▼▼▼
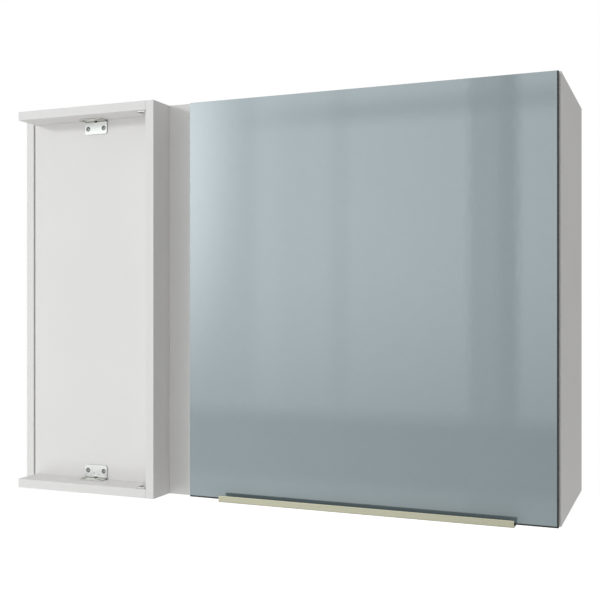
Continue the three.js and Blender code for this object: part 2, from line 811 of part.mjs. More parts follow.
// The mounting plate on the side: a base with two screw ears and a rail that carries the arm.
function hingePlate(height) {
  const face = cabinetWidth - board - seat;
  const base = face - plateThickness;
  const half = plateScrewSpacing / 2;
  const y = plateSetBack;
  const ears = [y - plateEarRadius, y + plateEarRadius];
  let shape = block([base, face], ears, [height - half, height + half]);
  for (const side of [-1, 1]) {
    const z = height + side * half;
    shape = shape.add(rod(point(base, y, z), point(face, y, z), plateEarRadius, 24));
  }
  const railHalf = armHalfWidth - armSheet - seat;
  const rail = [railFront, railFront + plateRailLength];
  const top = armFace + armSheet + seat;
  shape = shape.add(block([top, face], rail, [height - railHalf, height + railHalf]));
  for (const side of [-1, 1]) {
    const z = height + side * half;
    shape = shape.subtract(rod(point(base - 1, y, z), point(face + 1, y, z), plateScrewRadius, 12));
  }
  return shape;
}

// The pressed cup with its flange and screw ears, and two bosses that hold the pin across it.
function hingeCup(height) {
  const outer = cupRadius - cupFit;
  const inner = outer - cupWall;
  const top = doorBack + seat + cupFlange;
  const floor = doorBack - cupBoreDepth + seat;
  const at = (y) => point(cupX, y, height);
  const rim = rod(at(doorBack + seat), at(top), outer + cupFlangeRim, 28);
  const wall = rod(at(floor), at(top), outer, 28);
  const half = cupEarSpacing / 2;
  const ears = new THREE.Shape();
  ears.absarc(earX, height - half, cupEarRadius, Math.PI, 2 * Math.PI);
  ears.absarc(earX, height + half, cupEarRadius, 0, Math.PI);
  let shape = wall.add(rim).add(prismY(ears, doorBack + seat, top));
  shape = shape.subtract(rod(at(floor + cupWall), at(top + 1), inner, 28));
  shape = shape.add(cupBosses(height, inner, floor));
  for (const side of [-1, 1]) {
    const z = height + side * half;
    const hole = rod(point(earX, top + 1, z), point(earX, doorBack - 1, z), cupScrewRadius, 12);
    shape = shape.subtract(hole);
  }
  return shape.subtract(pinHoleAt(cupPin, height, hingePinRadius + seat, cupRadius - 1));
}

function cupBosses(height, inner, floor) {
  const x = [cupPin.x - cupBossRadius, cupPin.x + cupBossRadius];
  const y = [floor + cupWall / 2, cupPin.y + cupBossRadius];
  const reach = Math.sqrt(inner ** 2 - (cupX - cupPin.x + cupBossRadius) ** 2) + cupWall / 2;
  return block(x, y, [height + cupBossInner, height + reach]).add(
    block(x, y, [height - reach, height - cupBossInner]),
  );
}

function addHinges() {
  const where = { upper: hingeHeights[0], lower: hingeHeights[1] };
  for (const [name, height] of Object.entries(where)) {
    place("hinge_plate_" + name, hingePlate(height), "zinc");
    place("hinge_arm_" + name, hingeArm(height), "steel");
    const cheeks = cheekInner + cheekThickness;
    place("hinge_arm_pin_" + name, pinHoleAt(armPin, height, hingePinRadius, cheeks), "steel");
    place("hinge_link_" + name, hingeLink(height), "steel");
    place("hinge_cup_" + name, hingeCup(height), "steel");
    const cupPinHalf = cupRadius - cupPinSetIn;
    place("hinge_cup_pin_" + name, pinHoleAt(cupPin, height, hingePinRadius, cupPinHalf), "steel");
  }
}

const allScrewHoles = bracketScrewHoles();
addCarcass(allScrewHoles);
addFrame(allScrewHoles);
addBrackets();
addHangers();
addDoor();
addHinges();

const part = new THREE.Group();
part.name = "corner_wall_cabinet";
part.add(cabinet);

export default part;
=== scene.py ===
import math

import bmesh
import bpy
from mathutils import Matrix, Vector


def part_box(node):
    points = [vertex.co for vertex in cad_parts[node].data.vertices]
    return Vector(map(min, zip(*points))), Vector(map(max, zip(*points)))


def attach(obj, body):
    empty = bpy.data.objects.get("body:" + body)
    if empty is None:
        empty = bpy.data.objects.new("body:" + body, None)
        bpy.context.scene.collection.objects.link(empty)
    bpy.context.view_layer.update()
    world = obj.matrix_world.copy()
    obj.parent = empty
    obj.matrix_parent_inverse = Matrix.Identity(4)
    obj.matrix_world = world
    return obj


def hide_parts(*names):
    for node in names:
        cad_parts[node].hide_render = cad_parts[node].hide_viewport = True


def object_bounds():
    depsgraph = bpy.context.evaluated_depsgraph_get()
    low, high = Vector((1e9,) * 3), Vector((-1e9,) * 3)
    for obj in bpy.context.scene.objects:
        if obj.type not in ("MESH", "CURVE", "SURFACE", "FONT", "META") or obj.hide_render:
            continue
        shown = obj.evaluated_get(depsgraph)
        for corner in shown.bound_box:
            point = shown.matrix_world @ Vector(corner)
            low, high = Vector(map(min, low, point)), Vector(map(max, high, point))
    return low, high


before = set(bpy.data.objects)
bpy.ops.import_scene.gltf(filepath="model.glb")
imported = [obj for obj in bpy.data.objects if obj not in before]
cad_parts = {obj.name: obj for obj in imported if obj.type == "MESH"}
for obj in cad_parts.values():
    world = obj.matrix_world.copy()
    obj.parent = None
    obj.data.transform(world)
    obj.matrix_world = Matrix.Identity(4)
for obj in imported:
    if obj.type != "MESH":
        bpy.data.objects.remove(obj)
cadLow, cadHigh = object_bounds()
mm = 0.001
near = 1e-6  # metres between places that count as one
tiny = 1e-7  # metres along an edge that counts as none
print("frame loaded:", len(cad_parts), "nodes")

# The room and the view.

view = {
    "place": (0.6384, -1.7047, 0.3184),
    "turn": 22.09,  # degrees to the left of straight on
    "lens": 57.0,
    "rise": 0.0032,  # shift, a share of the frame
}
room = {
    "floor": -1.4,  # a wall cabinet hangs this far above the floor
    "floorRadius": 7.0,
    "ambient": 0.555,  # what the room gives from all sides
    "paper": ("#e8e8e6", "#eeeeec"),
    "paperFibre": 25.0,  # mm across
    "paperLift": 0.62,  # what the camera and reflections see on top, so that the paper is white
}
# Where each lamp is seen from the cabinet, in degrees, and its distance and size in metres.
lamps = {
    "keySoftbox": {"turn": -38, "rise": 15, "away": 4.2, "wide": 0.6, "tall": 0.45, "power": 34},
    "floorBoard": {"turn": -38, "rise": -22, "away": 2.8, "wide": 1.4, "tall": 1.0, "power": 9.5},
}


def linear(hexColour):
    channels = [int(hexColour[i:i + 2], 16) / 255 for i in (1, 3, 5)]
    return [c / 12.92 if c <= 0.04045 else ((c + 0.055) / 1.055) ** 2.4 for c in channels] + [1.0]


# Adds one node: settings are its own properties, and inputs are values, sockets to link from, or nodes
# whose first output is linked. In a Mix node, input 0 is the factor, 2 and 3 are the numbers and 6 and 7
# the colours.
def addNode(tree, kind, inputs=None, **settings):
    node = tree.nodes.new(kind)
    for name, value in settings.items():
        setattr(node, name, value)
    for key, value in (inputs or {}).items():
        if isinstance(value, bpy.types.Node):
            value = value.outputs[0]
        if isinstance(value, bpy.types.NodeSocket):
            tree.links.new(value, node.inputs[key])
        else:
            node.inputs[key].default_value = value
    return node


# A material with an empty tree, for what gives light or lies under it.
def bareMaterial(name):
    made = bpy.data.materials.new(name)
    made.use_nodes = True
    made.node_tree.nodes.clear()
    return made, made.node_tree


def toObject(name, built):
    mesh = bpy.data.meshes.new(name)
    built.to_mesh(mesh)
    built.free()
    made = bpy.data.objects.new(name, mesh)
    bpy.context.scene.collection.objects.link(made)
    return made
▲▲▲
Task objective:
Copy out each line exactly as written.

Answer below:
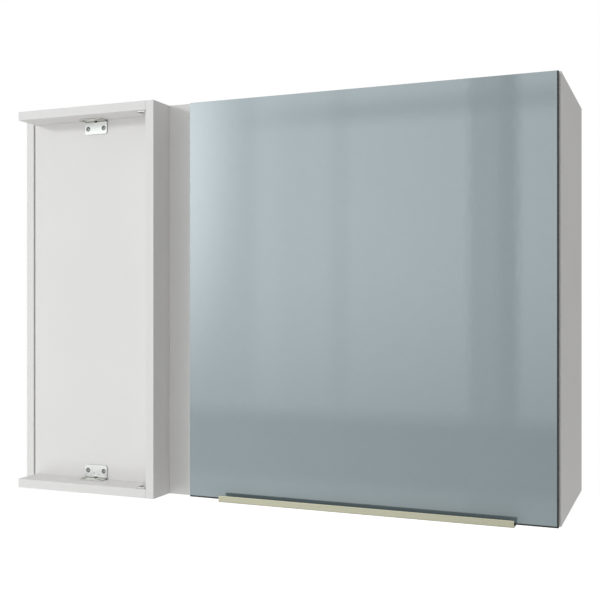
Continue the three.js and Blender code for this object: part 2, from line 811 of part.mjs. More parts follow.
// The mounting plate on the side: a base with two screw ears and a rail that carries the arm.
function hingePlate(height) {
  const face = cabinetWidth - board - seat;
  const base = face - plateThickness;
  const half = plateScrewSpacing / 2;
  const y = plateSetBack;
  const ears = [y - plateEarRadius, y + plateEarRadius];
  let shape = block([base, face], ears, [height - half, height + half]);
  for (const side of [-1, 1]) {
    const z = height + side * half;
    shape = shape.add(rod(point(base, y, z), point(face, y, z), plateEarRadius, 24));
  }
  const railHalf = armHalfWidth - armSheet - seat;
  const rail = [railFront, railFront + plateRailLength];
  const top = armFace + armSheet + seat;
  shape = shape.add(block([top, face], rail, [height - railHalf, height + railHalf]));
  for (const side of [-1, 1]) {
    const z = height + side * half;
    shape = shape.subtract(rod(point(base - 1, y, z), point(face + 1, y, z), plateScrewRadius, 12));
  }
  return shape;
}

// The pressed cup with its flange and screw ears, and two bosses that hold the pin across it.
function hingeCup(height) {
  const outer = cupRadius - cupFit;
  const inner = outer - cupWall;
  const top = doorBack + seat + cupFlange;
  const floor = doorBack - cupBoreDepth + seat;
  const at = (y) => point(cupX, y, height);
  const rim = rod(at(doorBack + seat), at(top), outer + cupFlangeRim, 28);
  const wall = rod(at(floor), at(top), outer, 28);
  const half = cupEarSpacing / 2;
  const ears = new THREE.Shape();
  ears.absarc(earX, height - half, cupEarRadius, Math.PI, 2 * Math.PI);
  ears.absarc(earX, height + half, cupEarRadius, 0, Math.PI);
  let shape = wall.add(rim).add(prismY(ears, doorBack + seat, top));
  shape = shape.subtract(rod(at(floor + cupWall), at(top + 1), inner, 28));
  shape = shape.add(cupBosses(height, inner, floor));
  for (const side of [-1, 1]) {
    const z = height + side * half;
    const hole = rod(point(earX, top + 1, z), point(earX, doorBack - 1, z), cupScrewRadius, 12);
    shape = shape.subtract(hole);
  }
  return shape.subtract(pinHoleAt(cupPin, height, hingePinRadius + seat, cupRadius - 1));
}

function cupBosses(height, inner, floor) {
  const x = [cupPin.x - cupBossRadius, cupPin.x + cupBossRadius];
  const y = [floor + cupWall / 2, cupPin.y + cupBossRadius];
  const reach = Math.sqrt(inner ** 2 - (cupX - cupPin.x + cupBossRadius) ** 2) + cupWall / 2;
  return block(x, y, [height + cupBossInner, height + reach]).add(
    block(x, y, [height - reach, height - cupBossInner]),
  );
}

function addHinges() {
  const where = { upper: hingeHeights[0], lower: hingeHeights[1] };
  for (const [name, height] of Object.entries(where)) {
    place("hinge_plate_" + name, hingePlate(height), "zinc");
    place("hinge_arm_" + name, hingeArm(height), "steel");
    const cheeks = cheekInner + cheekThickness;
    place("hinge_arm_pin_" + name, pinHoleAt(armPin, height, hingePinRadius, cheeks), "steel");
    place("hinge_link_" + name, hingeLink(height), "steel");
    place("hinge_cup_" + name, hingeCup(height), "steel");
    const cupPinHalf = cupRadius - cupPinSetIn;
    place("hinge_cup_pin_" + name, pinHoleAt(cupPin, height, hingePinRadius, cupPinHalf), "steel");
  }
}

const allScrewHoles = bracketScrewHoles();
addCarcass(allScrewHoles);
addFrame(allScrewHoles);
addBrackets();
addHangers();
addDoor();
addHinges();

const part = new THREE.Group();
part.name = "corner_wall_cabinet";
part.add(cabinet);

export default part;
=== scene.py ===
import math

import bmesh
import bpy
from mathutils import Matrix, Vector


def part_box(node):
    points = [vertex.co for vertex in cad_parts[node].data.vertices]
    return Vector(map(min, zip(*points))), Vector(map(max, zip(*points)))


def attach(obj, body):
    empty = bpy.data.objects.get("body:" + body)
    if empty is None:
        empty = bpy.data.objects.new("body:" + body, None)
        bpy.context.scene.collection.objects.link(empty)
    bpy.context.view_layer.update()
    world = obj.matrix_world.copy()
    obj.parent = empty
    obj.matrix_parent_inverse = Matrix.Identity(4)
    obj.matrix_world = world
    return obj


def hide_parts(*names):
    for node in names:
        cad_parts[node].hide_render = cad_parts[node].hide_viewport = True


def object_bounds():
    depsgraph = bpy.context.evaluated_depsgraph_get()
    low, high = Vector((1e9,) * 3), Vector((-1e9,) * 3)
    for obj in bpy.context.scene.objects:
        if obj.type not in ("MESH", "CURVE", "SURFACE", "FONT", "META") or obj.hide_render:
            continue
        shown = obj.evaluated_get(depsgraph)
        for corner in shown.bound_box:
            point = shown.matrix_world @ Vector(corner)
            low, high = Vector(map(min, low, point)), Vector(map(max, high, point))
    return low, high


before = set(bpy.data.objects)
bpy.ops.import_scene.gltf(filepath="model.glb")
imported = [obj for obj in bpy.data.objects if obj not in before]
cad_parts = {obj.name: obj for obj in imported if obj.type == "MESH"}
for obj in cad_parts.values():
    world = obj.matrix_world.copy()
    obj.parent = None
    obj.data.transform(world)
    obj.matrix_world = Matrix.Identity(4)
for obj in imported:
    if obj.type != "MESH":
        bpy.data.objects.remove(obj)
cadLow, cadHigh = object_bounds()
mm = 0.001
near = 1e-6  # metres between places that count as one
tiny = 1e-7  # metres along an edge that counts as none
print("frame loaded:", len(cad_parts), "nodes")

# The room and the view.

view = {
    "place": (0.6384, -1.7047, 0.3184),
    "turn": 22.09,  # degrees to the left of straight on
    "lens": 57.0,
    "rise": 0.0032,  # shift, a share of the frame
}
room = {
    "floor": -1.4,  # a wall cabinet hangs this far above the floor
    "floorRadius": 7.0,
    "ambient": 0.555,  # what the room gives from all sides
    "paper": ("#e8e8e6", "#eeeeec"),
    "paperFibre": 25.0,  # mm across
    "paperLift": 0.62,  # what the camera and reflections see on top, so that the paper is white
}
# Where each lamp is seen from the cabinet, in degrees, and its distance and size in metres.
lamps = {
    "keySoftbox": {"turn": -38, "rise": 15, "away": 4.2, "wide": 0.6, "tall": 0.45, "power": 34},
    "floorBoard": {"turn": -38, "rise": -22, "away": 2.8, "wide": 1.4, "tall": 1.0, "power": 9.5},
}


def linear(hexColour):
    channels = [int(hexColour[i:i + 2], 16) / 255 for i in (1, 3, 5)]
    return [c / 12.92 if c <= 0.04045 else ((c + 0.055) / 1.055) ** 2.4 for c in channels] + [1.0]


# Adds one node: settings are its own properties, and inputs are values, sockets to link from, or nodes
# whose first output is linked. In a Mix node, input 0 is the factor, 2 and 3 are the numbers and 6 and 7
# the colours.
def addNode(tree, kind, inputs=None, **settings):
    node = tree.nodes.new(kind)
    for name, value in settings.items():
        setattr(node, name, value)
    for key, value in (inputs or {}).items():
        if isinstance(value, bpy.types.Node):
            value = value.outputs[0]
        if isinstance(value, bpy.types.NodeSocket):
            tree.links.new(value, node.inputs[key])
        else:
            node.inputs[key].default_value = value
    return node


# A material with an empty tree, for what gives light or lies under it.
def bareMaterial(name):
    made = bpy.data.materials.new(name)
    made.use_nodes = True
    made.node_tree.nodes.clear()
    return made, made.node_tree


def toObject(name, built):
    mesh = bpy.data.meshes.new(name)
    built.to_mesh(mesh)
    built.free()
    made = bpy.data.objects.new(name, mesh)
    bpy.context.scene.collection.objects.link(made)
    return made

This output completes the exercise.